Mar 20, 2006

Acheh: Attention Needed on Education


With most of the reconstruction effort in Aceh focused on physical development, the government and donors should start paying better attention to education, activists say

With most of the reconstruction effort in Aceh focused on physical development, the government and donors should start paying better attention to education, activists say.

"Everyone is focused on building infrastructure. The fact that there are many children under five years of age, most of whom were orphaned after the tsunami and who are in need of education, has received little attention," the Indonesian Heritage Foundation's deputy director Rahma Dewi told The Jakarta Post on Saturday.

Giant waves triggered by huge earthquakes hit Aceh on December 26, 2004, killing 130,000 people and leaving 37,000 missing. The catastrophe also left thousands of children without parents.

Dewi said that special programs would have to be developed to provide proper education for children still living in tents.

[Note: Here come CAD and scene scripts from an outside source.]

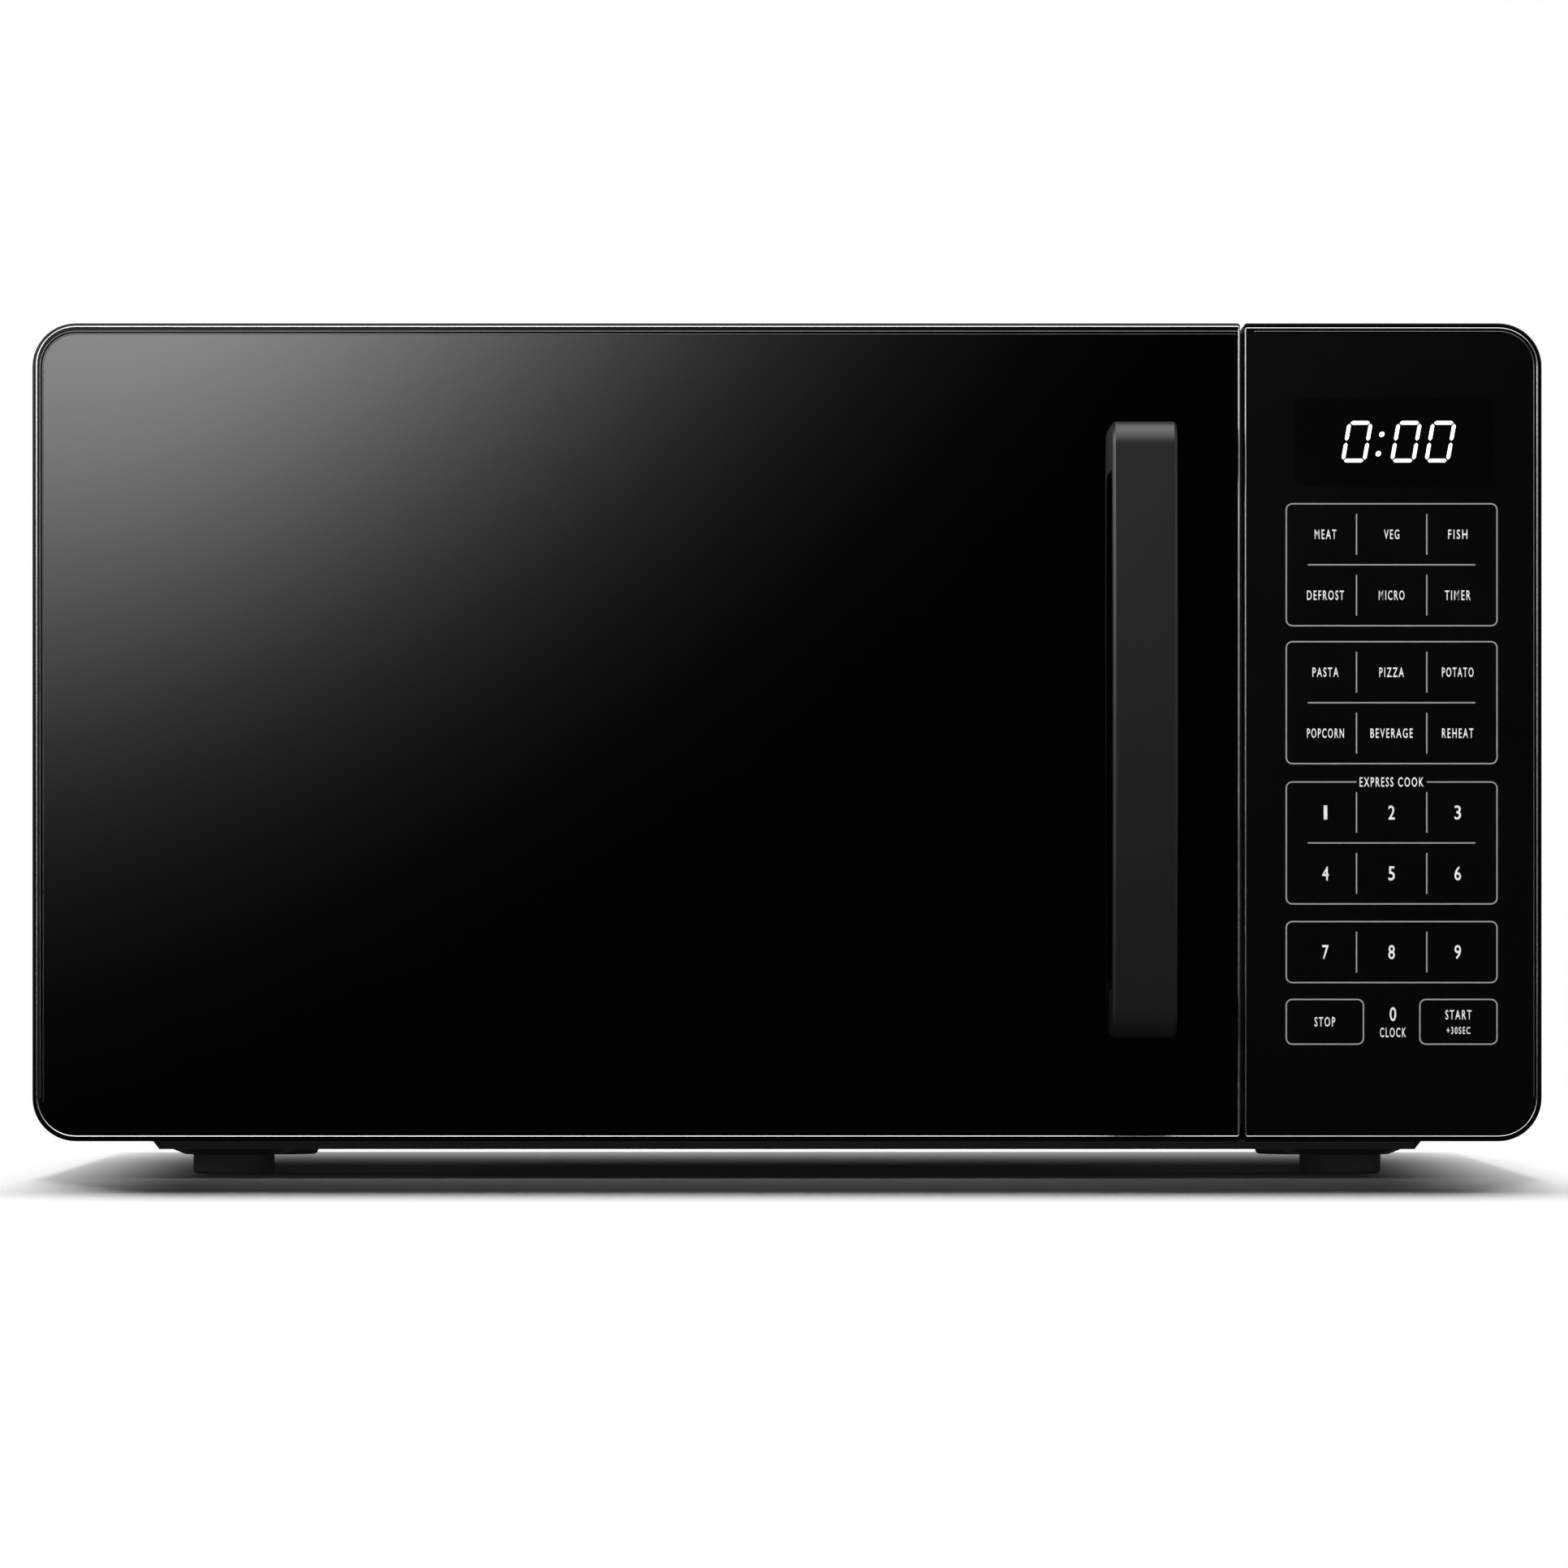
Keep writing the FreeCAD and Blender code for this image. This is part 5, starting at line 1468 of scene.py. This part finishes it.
    def world(self) -> None:
        """White to the eye, dim to matt surfaces, and bright above and behind to the gloss."""
        world = bpy.data.worlds.new("studio")
        bpy.context.scene.world = world
        graph = Graph(world)
        path = graph.node("ShaderNodeLightPath", {}, {})
        towards = graph.node("ShaderNodeTexCoord", {}, {}).outputs["Generated"]
        split = graph.node("ShaderNodeSeparateXYZ", {}, {"Vector": towards})
        back, up = Value(graph, split.outputs[1]), Value(graph, split.outputs[2])
        above = (up - 0.3).clamped() * 7.0 * (1 - back * 1.5).clamped()
        gloss = above + (back - 0.05).clamped() * (up + 0.6).clamped() * 0.3
        seen = Value(graph, path.outputs["Is Camera Ray"])
        mirrored = Value(graph, path.outputs["Is Glossy Ray"])
        through = Value(graph, path.outputs["Is Transmission Ray"])
        strength = seen + (1 - seen) * (mirrored * gloss + (1 - mirrored) * (through * 0.5 + 0.012))
        values = {"Color": (1.0, 1.0, 1.0, 1.0), "Strength": strength}
        background = graph.node("ShaderNodeBackground", {}, values)
        graph.node("ShaderNodeOutputWorld", {}, {"Surface": background.outputs[0]})

    def camera(self) -> None:
        """A level camera square to the front."""
        Bench.clear()
        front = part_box("door_glass")[0][1]
        place = (self.aside, front - self.distance, self.eye)
        bpy.ops.object.camera_add(location=place, rotation=(math.radians(90), 0.0, 0.0))
        camera = bpy.context.object
        camera.name = "front_camera"
        camera.data.sensor_width = self.sensor
        camera.data.lens = self.sensor * self.distance / self.view
        camera.data.shift_y = (self.middle - self.eye) / self.view
        camera.data.clip_start = 0.05
        bpy.context.scene.camera = camera

    def build(self) -> None:
        """Set up the whole studio."""
        self.floor()
        self.world()
        self.lamps()
        self.cards()
        self.camera()
        bpy.context.scene.view_settings.view_transform = "Standard"


def main() -> None:
    """Dress the model, add what CAD leaves to the looks, and set up the studio."""
    logging.basicConfig(level=logging.INFO, format="%(name)s: %(message)s")
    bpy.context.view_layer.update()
    dress_nodes()
    for line in TRIM_LINES:
        line.build()
    Screen().build()
    PanelPrint().build()
    Display().build()
    Studio().build()


if __name__ == "__main__":
    main()
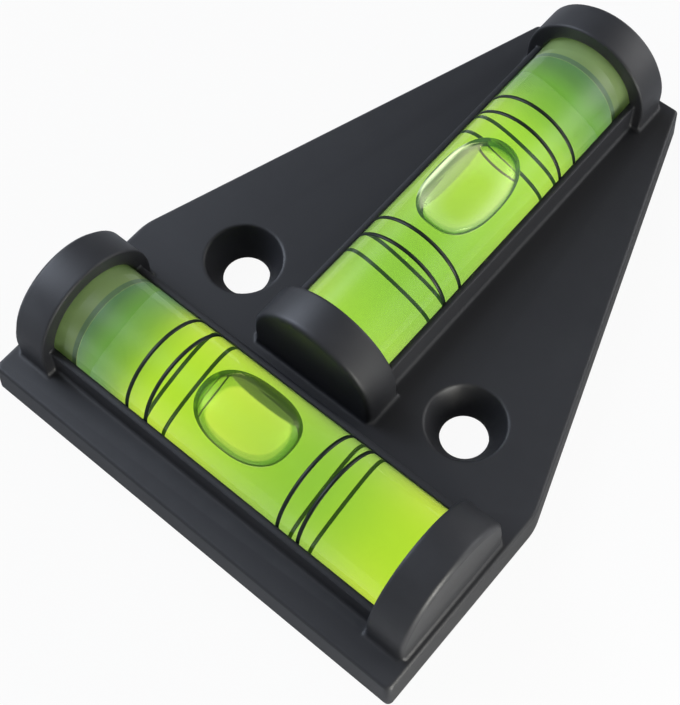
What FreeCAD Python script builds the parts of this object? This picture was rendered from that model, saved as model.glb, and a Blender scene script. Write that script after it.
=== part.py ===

"Educational programs for pre-school children should be promoted to develop their characters," she said.

The Indonesian Heritage Foundation, along with the province's Family Welfare Movement and oil giant ExxonMobil Oil Indonesia, has provided support for 100 centers to educate toddlers across the province.

She said that many children had experienced trauma from prolonged conflicts and the tsunami, causing them to be prone to emotional disturbances.

Aceh-Nias Reconstruction and Rehabilitation Agency (BRR) spokesman Sudirman Said said that educational programs for children existed.

"Our present priority, however, is to relocate people from tents to houses," he added.

There are still an estimated 50,000 people housed in barracks and another 67,500 in tents, according to the agency's 2005 report.

Said said children made up less than 50 percent of the people living in tents.

He argued that character and capacity building in children could not be held effectively without good infrastructure.

"If we don't build these facilities soon, no education or nursery programs will take place because many roads and bridges in some areas are destroyed," he added.

He added that after the physical development was completed in the next two years, his office would focus more on improving residents' welfare and the education system.

"We are now formulating the strategy that may be implemented in the last year of BRR's mandate," he said.

The government established the agency in April 2005, assigning it to carry out a four-year coordination and implementation strategy in the province.